Martin replies: "The comment is five years old. Remember, we have now been owned by BOC for six years [in December]. At the start in 2007, it is true that we spent a lot of time educating the new shareholder, but it was worth it in the long term. In December 2008 to February 2009, at the bottom of the cycle, we bought $2.5 billion of good purchase-leasebacks in three months with the full backing of the shareholder, who had committed both debt and equity to support our countercyclical growth.
"Over the last six years, we have tripled the size of the company to $9 billion and maintained one of the highest returns on equity in the industry while also getting investment-grade credit ratings from Standard and Poor's and Fitch. Bank of China has been very supportive and the acquisition of SALE has been a success for both parties."

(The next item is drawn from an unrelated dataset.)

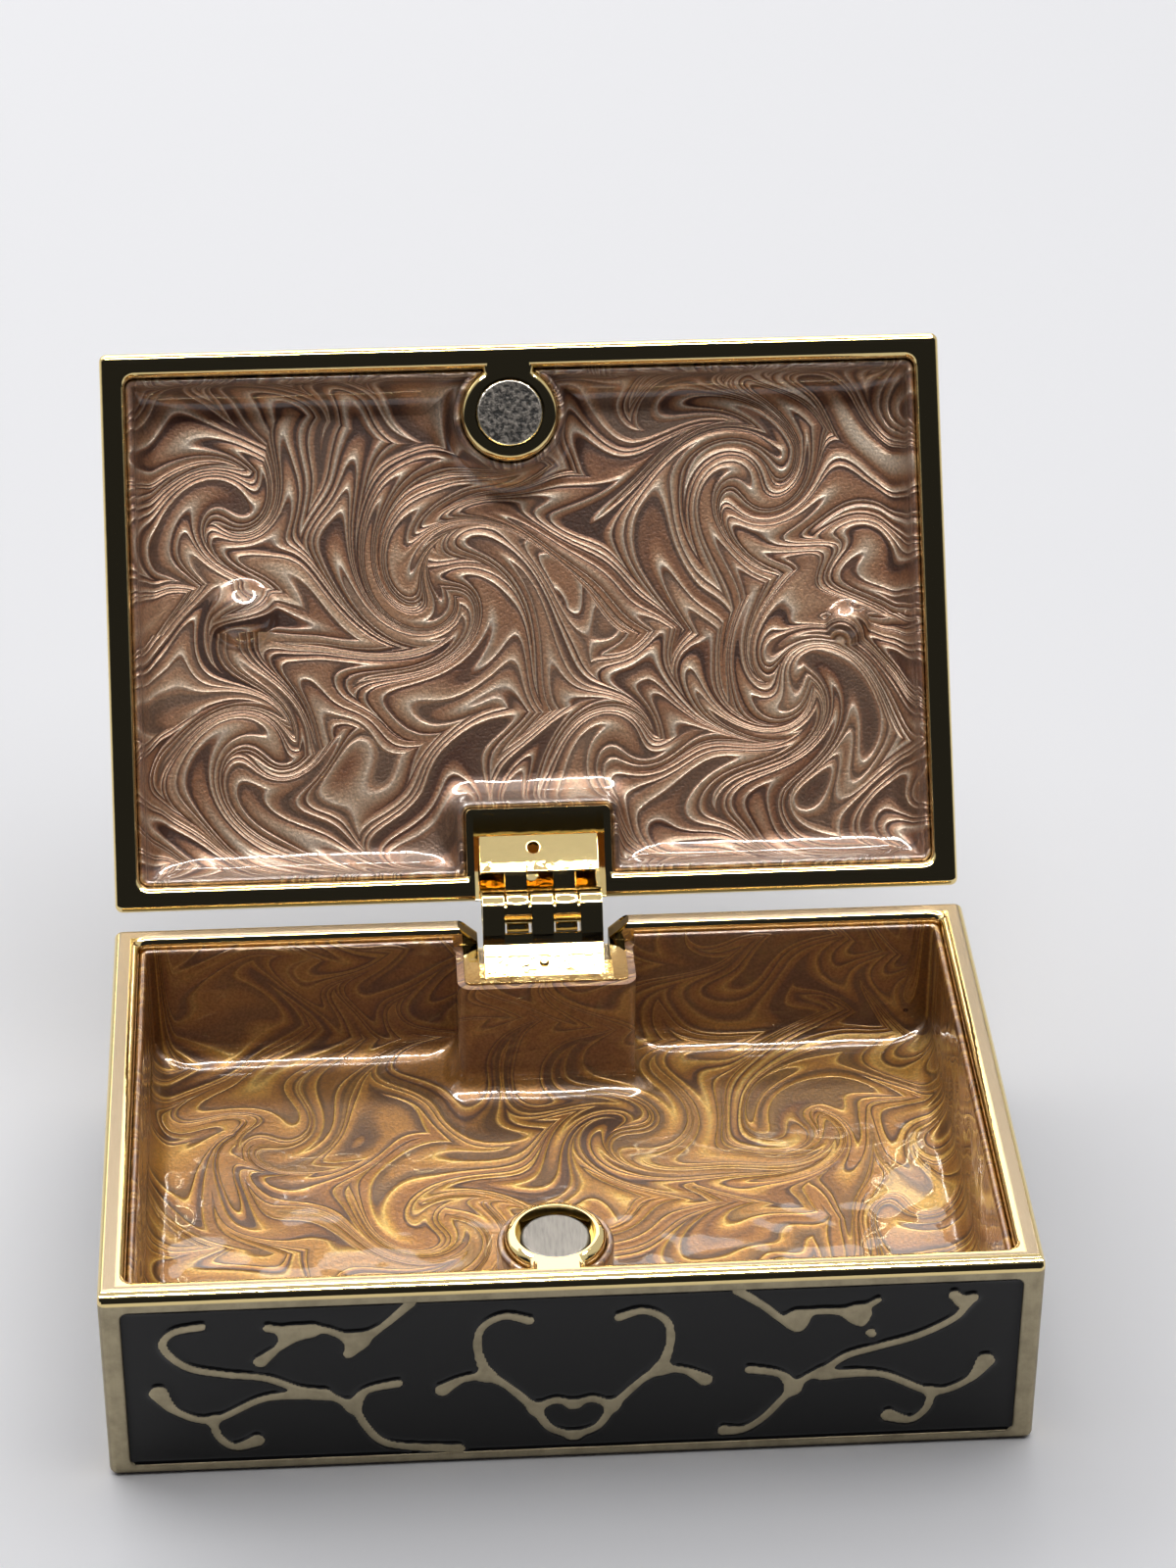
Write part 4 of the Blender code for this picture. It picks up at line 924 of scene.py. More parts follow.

The second lessor believes ILFC faces a more daunting challenge in integrating with its new Chinese owners: "You have three or four different companies buying ILFC. I don't know how much autonomy they will give ILFC. The Chinese will become much more formidable competitors. They will learn from [ILFC] but this is China Inc buying ILFC and how much will they let the management run ILFC remains to be seen. By nature, China becomes much more hidebound."
This lessor says China is buying companies that bring scale and scope to leasing and these new lessors will have "cheap money".
In 2013, the global leasing community is expected to self-fund about 5% of Boeing's deliveries, according to an analysis by Boeing Capital with a larger percentage financed by lessors through other liquidity.
Boeing Capital did not have a breakdown of the money expected to come from China's leasing community.